El Catecismo aclara que esta función se continúa en el tiempo a través de la misión de los Obispos unidos al Papa: “El Señor hizo de Simón, al que dio el nombre de Pedro, y solamente de él, la piedra de su Iglesia. Le entregó las llaves de ella (cf. Mt 16, 18-19); lo instituyó pastor de todo el rebaño (cf. Jn 21, 15-17). “Está claro que también el Colegio de los Apóstoles, unido a su Cabeza, recibió la función de atar y desatar dada a Pedro” (LG 22). Este oficio pastoral de Pedro y de los demás apóstoles pertenece a los cimientos de la Iglesia. Se continúa por los obispos bajo el primado del Papa” (n. 881).
Por eso, ¡qué importante es para un católico el amor al Santo Padre! Tiene que ser una característica determinante: “Nuestra Santa Madre la Iglesia, en magnífica extensión de amor, va esparciendo la semilla del Evangelio por todo el mundo. Desde Roma a la periferia. —Al colaborar tú en esa expansión, por el orbe entero, lleva la periferia al Papa, para que la tierra toda sea un solo rebaño y un solo Pastor: ¡un solo apostolado!” (San Josemaría Escrivá, Forja, n. 638)
Ese amor puede manifestarse de muchas maneras: rezando por él, por su trabajo, por su salud, por sus intenciones; también por sus colaboradores. Ofreciendo sacrificios por él. Conociendo sus enseñanzas, llevándolas a la oración, haciéndole eco. Con deseo de verle, hasta físicamente, si fuera posible. Obedeciéndole con prontitud y amor encendido. ¡Es muy grande la carga que pesa sobre sus hombros, como la llave pesada de la que hablaba Isaías!
Paloma Gómez Borrero (“La vida cotidiana en el Vaticano”) cuenta una anécdota muy especial, pero que nos puede ayudar para sacar propósitos de amar al Papa hasta dar la vida por él, si hiciera falta: Sor Auxilia, en el mundo Mercedes Cortevis, fue una religiosa que cuidó maravillosamente a Juan Pablo II cuando lo iban a operar de su cáncer abdominal. Después se supo que había ofrecido a Dios su vida a cambio de la del Papa. Poco tiempo después le diagnosticaron un cáncer maligno, que agradeció con alegría a Jesús, por haberla escuchado. El mismo Juan Pablo II le administró la Unción de los enfermos. “Al ver al Papa a su lado, ella abrió los ojos y esbozó una débil sonrisa de agradecimiento. Horas después se iba al Cielo. La enterraron con la bata blanca sobre el hábito gris”.

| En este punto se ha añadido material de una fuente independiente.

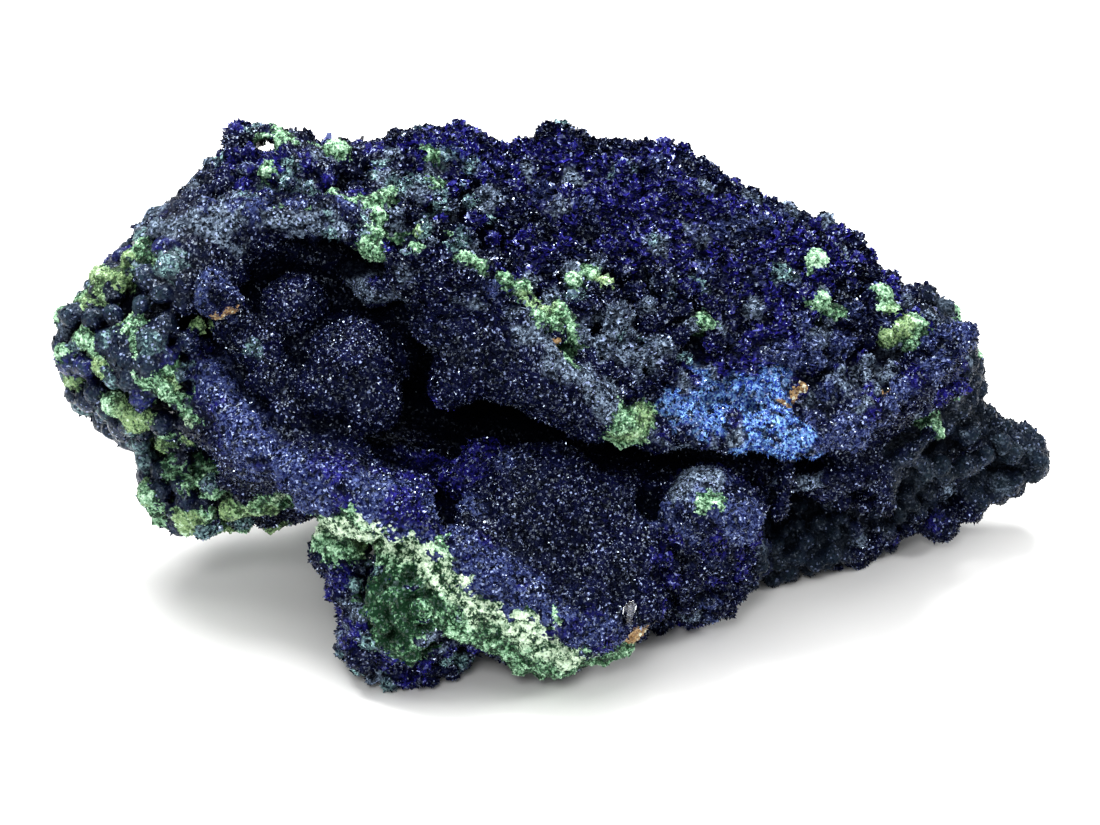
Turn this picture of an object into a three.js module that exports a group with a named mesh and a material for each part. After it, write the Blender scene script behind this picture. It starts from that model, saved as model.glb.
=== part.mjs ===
// An azurite specimen: one grown mass of botryoidal azurite with a druse-lined vug and malachite crusts.
// Its form is a blend of lobes, cut by hollows that hold druse balls, as one closed faceted solid.
// Millimetres, +Z up, +X along the specimen, the origin under the middle of its box.

import * as THREE from 'three';
import { MarchingCubes } from 'three/addons/objects/MarchingCubes.js';
import { ImprovedNoise } from 'three/addons/math/ImprovedNoise.js';
import { mergeVertices } from 'three/addons/utils/BufferGeometryUtils.js';

// Driving dimensions
const halfSpan = 64; // half the side of the cube of space that is sampled
const cell = 2.4; // sampling step, which sets the size of the facets
const lobeBlend = 3.0; // how softly two lobes run together
const hollowBlend = 1.6; // how softly a hollow's edge is rounded
const ballBlend = 1.6; // how softly a druse ball meets the wall behind it
const floorHeight = 0; // what lies under this is cut flat
const lumpHeight = 1.1; // height of the lumps all over the crust
const lumpWidth = 7; // spacing of those lumps
const clearance = 0.3; // least distance kept between the surface and a sampling point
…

Hace un tiempo estuve buscando una anécdota de San Josemaría sobre el amor al Papa y me encontré el siguiente relato en su biografía: “Cuenta Mons. Giovanni Cheli que, durante el período de Sede Vacante, a la muerte de Juan XXIII, hizo hipótesis sobre quién sería su sucesor. Mons. Escrivá, refiere, cortó en seco las especulaciones y dijo: Aunque el elegido viniese de una tribu de salvajes, con anillos en la nariz y en las orejas, me echaría enseguida a sus pies y le diría que toda la Obra está a su incondicional servicio”.
Amar al Papa, sea quien sea. Y con mayor razón si es un hombre de la calidad humana, teológica y espiritual del que gobierna la Iglesia ahora… Que en nuestros afectos esté, después de la Trinidad y de María Santísima, el Santo Padre: “María edifica continuamente la Iglesia, la aúna, la mantiene compacta. Es difícil tener una auténtica devoción a la Virgen, y no sentirse más vinculados a los demás miembros del Cuerpo Místico, más unidos también a su cabeza visible, el Papa. Por eso me gusta repetir: omnes cum Petro ad Iesum per Mariam!, ¡todos, con Pedro, a Jesús por María!” (Es Cristo que pasa, n. 139).